Former opponents in Mozambique's long civil war have joined forces to recreate the spectacular Gorongosa national park from a battlefield wilderness.
War closed the wildlife paradise in 1982. But more than 40 of the men who used to try to kill each other in the wooded hills and valleys of the park in central Mozambique are working side by side to partially reopen it by September.
In 1992, the government and rebels of the Mozambican National Resistance (Renamo) ended a 16-year conflict in which Gorongosa was one of the main battlefields.
The tourist center at Chitengo in the south of the 2,050 square mile park lies in ruins. Bombed huts and walls pocked with bullet holes bear witness to the air raids and hand-to-hand fighting in the many battles for Gorongosa.
Gorongosa is one of four national parks created during the Portuguese colonial era before Mozambican independence in 1975. The park on the Indian Ocean island of Bazaruto off the southern Mozambique coast is also being rehabilitated, while the government considers what to do about the other two.
Baldeu Chande, a conservation technician who heads the Gorongosa rescue mission funded by the European Union, gave up his university studies for the job.
"I can study any time. But this opportunity is not going to happen every day," he said at Chitengo.
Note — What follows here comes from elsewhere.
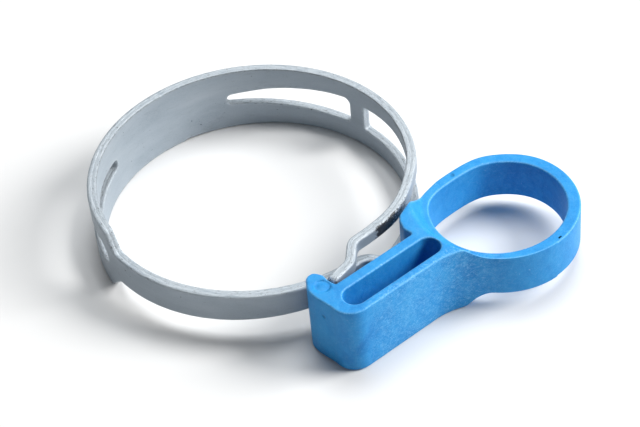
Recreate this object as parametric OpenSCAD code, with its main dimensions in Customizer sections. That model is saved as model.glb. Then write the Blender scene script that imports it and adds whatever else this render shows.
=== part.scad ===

"I believe that I am doing something for this country. When the park is functioning again and pulling in the tourists, I will be able to say I was part of that."
Chande and his 47-member team live in dilapidated staff quarters at Chitengo which somehow survived the mayhem of the 1980s.
"We have established that all species that were here before the war are still here. None is extinct, but some are in very small numbers."
Animals spotted by Chande's team include elephants, buffaloes, lions, leopards, zebras, water-buck, kudu, sable antelope and a few hippos.
"We thought the hippos were extinct, but on Dec. 29 last year we had a visit from a hippo here in Chitengo," he said.
Most of his team members are demobilized soldiers from the government and from Renamo, "about half from each side."
"At the beginning they argued among themselves. We had to explain to them that we are not here to squabble about what happened, that our job is to prepare the park to receive people from Mozambique and all over the world.
"Now the relations between them are very good," Chande said. Renamo first attacked Chitengo in 1981. They attacked again the following year, occupying it and seizing British ecologist John Burlison, who was working there.
Control of the park changed hands several times until 1989, and from then until the 1992 peace accord it was held by Renamo.
Afonso Saco, one of Burlison's kidnappers and today a member of Chande's team, recalls with irony that he learned his trade from his captive. "He was a strange man. He was our prisoner for several months, yet he gave us lessons on nature conservation."